I have known this theorem for a long time, but do not know who first proved it. The proof of the theorem is the following: If $P \neq NP$, then we are done. So assume that $P=NP$. Now by a pretty result of Ravi Kannan (which we will cover in another post) NP must have a problem with circuit complexity at least $\Omega(n^{c+1})$. But, for $n$ large enough this is a contradiction. This completes the proof of the theorem.

The cool part of this argument, I believe, is that it shows there are two ways that P and NP could be different. One is that NP is ”too big”, i.e. it has no fixed sized circuits. Of course this is where the CW is betting. Most would agree that SAT must have big circuits. Yet there is no evidence to this. None. In my opinion it is completely possible that this could be false.

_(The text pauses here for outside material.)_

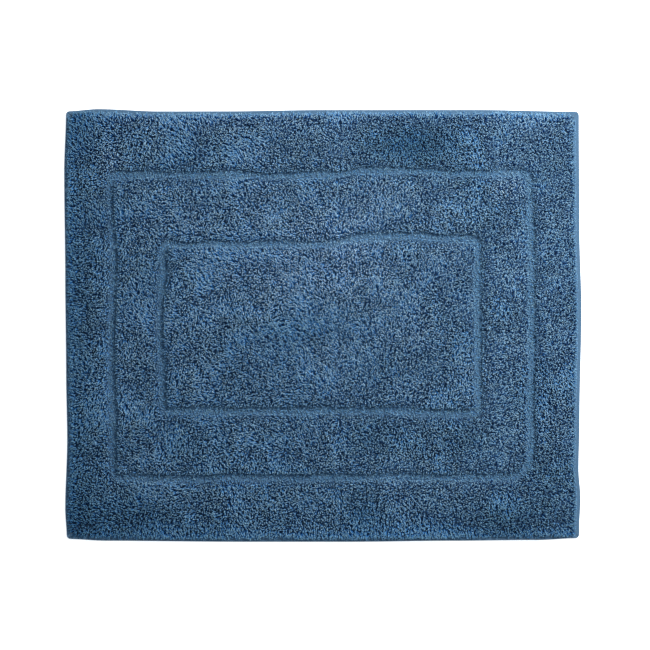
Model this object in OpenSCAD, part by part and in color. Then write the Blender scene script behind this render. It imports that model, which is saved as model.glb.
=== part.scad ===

The other possibility is that P is ”too small”. In this case P has fixed sized circuits and so it is much smaller than NP. Of course, CW does not believe this is possible. I think it could be the case. Circuits are very powerful. They can do strange things that algorithms cannot. A classic example of this is the famous result of Len Aldeman on de-randomization of circuits. So I think it is possible that this could be the way that $P=NP$ gets resolved. But who knows.

Open Problems

While there is currently no evidence whether NP is too ”big” or P is too ”small”, Levin surprised me one day while we chatted about $P=NP$ at a conference. He remarked that his advisor, Kolmogorov, believed that P had circuits of size $O(n)$, i.e. linear. (Of course Kolmogorov stated his ideas in a different way since P for example was not defined explicitly back then.) Linear is as small as they can be, of course. Levin insists that the great man had really thought about this. While Kolmogorov had no concrete results he was convinced that linear was the right answer. I have only Lenoid’s word for this, but it certainly made an impression on me.

Clearly, the obvious open problems here are several. One possible tractable one is to prove that SAT itself has circuit complexity at least $2n$. While this has no major consequence it seems to be open and might shed some light. Another set of questions concern trying to improve Savage’s theorem. His famous theorem proves if a Turing runs in time $T(n)$ then for all $n$ there is a circuit of size $O(T(n)^{2})$ that solves the problem on inputs of length $n$. This was improved long ago to $O(T(n)\log T(n) )$. Can we prove anything better? If Kolmogorov is right, then it should be possible to vastly improve this bound.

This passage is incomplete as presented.